Though building an emergency fund may feel tedious, it’s the difference between bouncing back quickly from setbacks and spiraling into financial hardship. For structured guidance, the Consumer Financial Protection Bureau offers practical advice on building emergency savings, a trusted resource that breaks down the process into manageable steps.

Tackle High-Interest Debt and Manage Your Loans

Debt often quietly undermines young people’s financial health, but not all debt is created equal. Distinguishing urgent high-interest debt from manageable loans is key to effective money management.

High-interest debt, such as credit card balances, should be your top priority. When interest accumulates faster than almost any investment return, paying down these balances is often the best financial move. Two popular strategies exist: the avalanche method, which targets the highest interest rates first, and the snowball method, which focuses on paying off the smallest debts for quick psychological wins. Both are effective; choosing the one that fits your personality will help you stay consistent.

Student loans fall into a different category. Federal student loans often have lower rates and flexible repayment options, so rushing to pay them off at the expense of saving or investing might not be wise. The goal is steady management without letting student debt stall your overall plan. If you’re considering further education, carefully compare options—including student loans for graduate school—to fully understand rates, terms, and long-term costs before borrowing. Borrowing to enhance your earning potential can be a smart investment, but borrowing without a clear repayment plan is risky.

Balancing debt repayment with saving and investing is vital. Doing both simultaneously keeps your financial progress moving forward rather than waiting years to start building wealth.

Make Investing a Habit, Not an Event

Your twenties give you a unique advantage: time.
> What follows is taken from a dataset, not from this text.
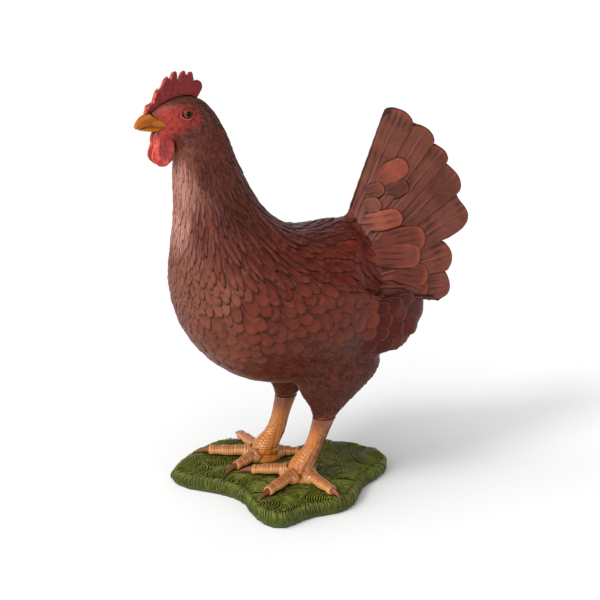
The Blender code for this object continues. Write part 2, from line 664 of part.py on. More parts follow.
def build_bill():
    """Upper and lower bill, each flat on the side of the mouth."""
    for name, rows, mouth in (("bill_upper", BILL_UPPER, -1), ("bill_lower", BILL_LOWER, 1)):
        rings = []
        for i in range(BILL_RINGS):
            top_y, top_z, low_y, low_z, wide = spline(rows, i * (len(rows) - 1) / (BILL_RINGS - 1))
            back = GAP if i == 0 else 0.0
            ring = []
            for k in range(BILL_SEGMENTS):
                spin = 2 * math.pi * k / BILL_SEGMENTS
                up = math.cos(spin)
                if up * mouth > 0:
                    up = mouth * min(1.0, abs(up) * BILL_FLAT)
                y = (top_y + low_y) / 2 + (top_y - low_y) / 2 * up - back
                z = (top_z + low_z) / 2 + (top_z - low_z) / 2 * up
                ring.append((wide * power_of(math.sin(spin), BILL_ROUND), y, z))
            rings.append(ring)
        solid(name, *loft(rings), "bill")


def build_wattles():
    """Two hanging drops, thin from side to side."""
    start, length = WATTLE_ROUNDED
    for side, sign in SIDES:
        rings = []
        for i in range(WATTLE_RINGS):
            drop = i / (WATTLE_RINGS - 1)
            x, y, z = (a + b * drop for a, b in zip(WATTLE_TOP, WATTLE_FALL))
            swell = math.sin(math.pi * drop * WATTLE_SWELL[0]) ** WATTLE_SWELL[1]
            deep = WATTLE_DEPTH[0] + WATTLE_DEPTH[1] * swell
            if drop >= start:
                deep *= math.sqrt(max(0.0, 1 - ((drop - start) / length) ** 2))
            wide = WATTLE_WIDTH[0] + WATTLE_WIDTH[1] * math.sin(math.pi * drop)
            rings.append(oval_ring(sign * x, y, z, wide, deep, WATTLE_SEGMENTS))
        solid("wattle_" + side, *loft(rings), "wattle")


def ball(name, shape):
    """An object made from an edit mesh, which is freed."""
    mesh = bpy.data.meshes.new(name)
    shape.to_mesh(mesh)
    shape.free()
    item = bpy.data.objects.new(name, mesh)
    bpy.context.scene.collection.objects.link(item)
    return item


def build_eyes(head):
    """Two round eyes and the sockets that are cut for them into the head."""
    for side, sign in SIDES:
        at = Matrix.Translation(Vector((sign * EYE_CENTRE[0], *EYE_CENTRE[1:])) * MM)
        shape = bmesh.new()
        radius = (EYE_RADIUS + SOCKET_GAP) * MM
        bmesh.ops.create_icosphere(shape, subdivisions=2, radius=radius, matrix=at)
        socket = ball("socket_" + side, shape)
        socket.hide_render = True
        socket.display_type = "WIRE"
        cut(head, socket)
        shape = bmesh.new()
        turned = at @ Matrix.Rotation(math.pi / 2, 4, "Y")
        bmesh.ops.create_uvsphere(shape, u_segments=EYE_SEGMENTS, v_segments=EYE_RINGS,
                                  radius=EYE_RADIUS * MM, matrix=turned)
        eye = ball("eye_" + side, shape)
        for face in eye.data.polygons:
            face.use_smooth = True
        eye.data.materials.append(paint("eye"))


def build_base():
    """The lobed grass base, flat underneath and rounded at its edge."""
    rows = BASE_OUTLINE + [(BASE_OUTLINE[0][0] + 360, BASE_OUTLINE[0][1])]
    before, after = BASE_OUTLINE[-1], BASE_OUTLINE[1]
    looped = [(before[0] - 360, before[1])] + rows + [(after[0] + 360, after[1])]
    edge = []
    for k in range(BASE_SEGMENTS):
        angle, radius = spline(looped, 1 + k * len(BASE_OUTLINE) / BASE_SEGMENTS)
        edge.append((math.radians(angle), radius))
    rings = []
    for reach, height in BASE_PROFILE:
        ring = []
        for angle, radius in edge:
            x = BASE_CENTRE[0] + radius * reach * math.cos(angle)
            y = BASE_CENTRE[1] + radius * reach * math.sin(angle)
            ring.append((x, y, base_top(x, y) * height))
        rings.append(ring)
    top = (*BASE_CENTRE, base_top(*BASE_CENTRE))
    solid("base_grass", *loft(rings, start=(*BASE_CENTRE, 0.0), end=top), "grass")


def main():
    """Build the statue."""
    clear_scene()
    head, trunk, cutter = build_body()
    wing_cutters = build_wings(trunk, cutter)
    build_tail(cutter)
    for (side, _), wing_cutter in zip(SIDES, wing_cutters):
        build_leg(side, cutter, wing_cutter)
    build_comb()
    build_bill()
    build_wattles()
    build_eyes(head)
    build_base()


main()
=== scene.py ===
"""Looks of the painted resin hen that stands on a carved grass base.

Tables and fields are in millimetres and MM turns them into metres. The bird faces -Y and its
left side is +X. One skin lies under the coat. Feather vanes are grown over it row by row,
along the lie of the coat, and Geometry Nodes lay each vane down on the skin.
"""
import itertools
import logging
import math
from collections.abc import Callable, Sequence
from dataclasses import dataclass, field
from enum import Enum

import bmesh
import bpy
import numpy as np
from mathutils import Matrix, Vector
from mathutils.bvhtree import BVHTree


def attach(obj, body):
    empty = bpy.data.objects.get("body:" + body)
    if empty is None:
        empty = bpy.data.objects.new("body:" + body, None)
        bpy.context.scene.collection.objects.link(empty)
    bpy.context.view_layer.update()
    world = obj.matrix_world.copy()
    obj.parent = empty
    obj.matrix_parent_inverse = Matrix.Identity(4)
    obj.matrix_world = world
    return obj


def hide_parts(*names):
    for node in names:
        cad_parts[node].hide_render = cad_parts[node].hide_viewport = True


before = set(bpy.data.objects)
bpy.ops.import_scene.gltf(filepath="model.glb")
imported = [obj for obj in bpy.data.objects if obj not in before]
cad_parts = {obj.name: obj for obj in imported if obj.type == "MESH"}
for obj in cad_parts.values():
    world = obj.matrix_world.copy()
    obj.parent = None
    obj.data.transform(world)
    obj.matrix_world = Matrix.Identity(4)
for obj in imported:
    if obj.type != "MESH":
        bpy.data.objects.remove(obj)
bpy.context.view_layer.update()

LOG = logging.getLogger("hen")
MM = 0.001
BODY = "root"
SIDES = (("left", 1.0), ("right", -1.0))
SADDLE_END = (71.0, 281.0)
SADDLE_SLOPE = (0.826, 0.563)
Array = np.ndarray
Pair = tuple[float, float]
Triple = tuple[float, float, float]
Item = bpy.types.Object
Socket = bpy.types.NodeSocket
Surface = Callable[[Array, Array], Array]


def toward(start: Array, end: Array, share: Array | float) -> Array:
    """Go from start to end by a share from 0 to 1."""
    return start + (end - start) * share


def step(low: float, high: float, value: Array) -> Array:
    """Rise softly from 0 at low to 1 at high."""
    share = np.clip((value - low) / (high - low), 0.0, 1.0)
    return share * share * (3 - 2 * share)


def hump(value: Array, middle: float, width: Array | float) -> Array:
    """Rise to 1 at the middle and fall off on both sides over a width."""
    return np.exp(-(((value - middle) / width) ** 2))


def over(paint: Array, colour: Sequence[float], share: Array) -> Array:
    """Lay a colour over painted points, on each by its own share."""
    return toward(paint, np.asarray(colour), share[..., None])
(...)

Money invested early benefits from compound interest, which rewards time more than large lump-sum contributions. For example, investing $200 monthly starting at age 25 can grow larger by retirement than investing $500 monthly starting at 35, according to numerous financial studies.

Begin with whatever investment options you have access to. If your employer offers a retirement plan with a matching contribution, at least contribute enough to get the full match—this is essentially free money. Next, consider opening a Roth IRA, which allows your investments to grow tax-free and provides flexibility for the future.
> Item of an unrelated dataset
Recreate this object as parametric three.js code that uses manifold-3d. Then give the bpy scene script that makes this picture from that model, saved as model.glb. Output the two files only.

You don’t need to pick individual stocks or try to time the market. Low-cost index funds, which spread your investment across hundreds of companies, offer diversification and low fees—two factors proven to enhance long-term returns. For beginners, the U.S. Securities and Exchange Commission’s Investor.gov is a reliable, ad-free resource to learn investing basics without hype.
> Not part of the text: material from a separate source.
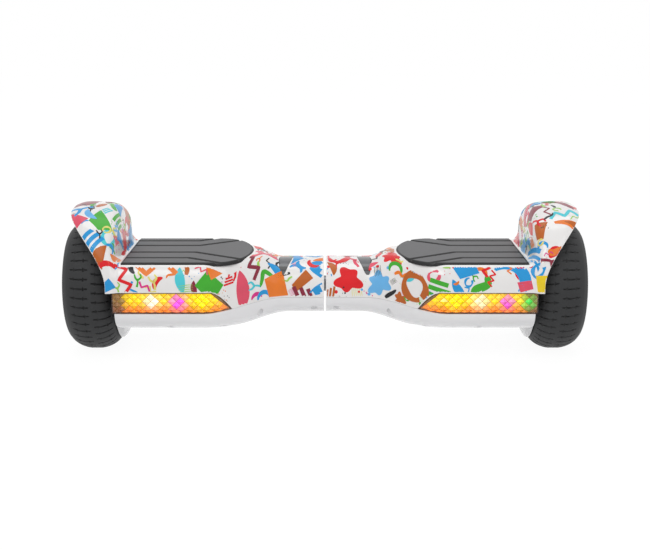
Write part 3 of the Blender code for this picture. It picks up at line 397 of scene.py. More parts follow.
def clear_lens():
    """Clear polycarbonate, IOR 1.585, thin enough to pass light almost straight through."""
    mat, tree, shader = new_material("clear_polycarbonate")
    see = node(tree, "ShaderNodeBsdfTransparent", Color=(0.96, 0.94, 0.92, 1))
    gloss = node(tree, "ShaderNodeBsdfGlossy", Roughness=0.05)
    edge = node(tree, "ShaderNodeLayerWeight", Blend=0.12)
    blend = blended(tree, edge.outputs["Facing"], see, gloss)
    mask = node(tree, "ShaderNodeAttribute", attribute_name="rim")
    feed(shader, {"Base Color": linear("4a3026"), "Roughness": 0.2})
    edged = blended(tree, mask.outputs["Fac"], blend, shader)
    feed(tree.nodes["Material Output"], {"Surface": edged.outputs[0]})
    return mat


def glow():
    """Lit facets: each face carries its own colour, from the lamps behind it."""
    mat, tree, shader = new_material("lit_facet_reflector")
    tint = node(tree, "ShaderNodeAttribute", attribute_name="glow").outputs["Color"]
    feed(shader, {"Base Color": tint, "Emission Color": tint, "Emission Strength": 0.92, "Roughness": 0.2})
    return mat


SMOKED = smoked()
CLEAR = clear_lens()
GLOW = glow()
INK = printed_ink()
# Copies of the pad and tyre rubbers with painted shade in their grooves and sipes, read from the mesh's
# groove attribute
PAD_GROOVE_SHADE = two_tone(PAD_RUBBER, "pad_moulded_rubber_grooved", "groove", "0b0b0c")
TYRE_SIPE_SHADE = two_tone(TYRE_RUBBER, "tyre_vulcanised_rubber_sipe_shade", "groove", "070708")

CAD_FINISH = {
    "frame": CAST_ALUMINIUM, "axle_clamp": CAST_ALUMINIUM, "heat_sink": CAST_ALUMINIUM, "axle": TURNED_STEEL,
    "centre_shaft": TURNED_STEEL, "shaft_clip": TURNED_STEEL, "shell_screw": TURNED_STEEL,
    "wheel_bearing": TURNED_STEEL, "battery_strap": TURNED_STEEL, "button_housing": TURNED_STEEL,
    "shaft_bushing": BRONZE, "stator": COPPER, "light_board": BOARD, "sensor_board": BOARD,
    "main_board": BOARD, "battery_pack": SHRINK_WRAP, "rim": BLACK_COAT, "wheel_cover": BLACK_COAT,
    "power_button": BLACK_ABS, "charge_socket": BLACK_ABS, "charge_cap": PAD_RUBBER, "pad_plunger": BLACK_ABS,
    "foot_pad": PAD_RUBBER, "tyre": TYRE_RUBBER, "top_shell": PRINT_BASE, "bottom_shell": WHITE_ABS,
    "light_lens": CLEAR, "light_reflector": GLOW, "turn_lens": SMOKED,
}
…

Automate everything you can

One of the best ways to stay consistent in investing and saving is to automate the process. Setting up automatic transfers from your paycheck to savings and investment accounts removes the temptation to spend first. When savings happen in the background, you adjust your lifestyle to live on what remains, making it easier to maintain financial discipline. Remember, consistency—not perfection—is what builds wealth over time.

Grow Your Income, Not Just Your Savings

While there’s a limit to how much you can cut from your budget, there’s no ceiling on your earning potential. In your twenties, investing in skills that increase your earning power often yields the highest financial returns.

Focus on developing marketable skills that employers value. Negotiate your salary when changing roles or taking on additional responsibilities—early raises compound and significantly impact your lifetime earnings. Consider side hustles, freelancing, or turning hobbies into income streams. Increasing your income widens the gap between what you earn and spend, which is essential for building wealth.

However, be mindful of lifestyle creep—the tendency to increase spending as your income grows. This habit can quietly erode your financial progress if every raise is absorbed by higher expenses. Aim to let your income grow faster than your spending so the surplus contributes to savings and investments.

The Long Game Belongs to You

Building wealth from zero in your twenties isn’t about luck or secret formulas. It’s about consistently stacking small, sensible financial decisions and giving them time to grow. Track your money, protect yourself with an emergency fund, manage debt wisely, invest early, and continuously improve your earning power.

None of these steps require you to be wealthy first. They require you to start where you are, with what you have, and let time do the heavy lifting. The future version of you will thank you for beginning today.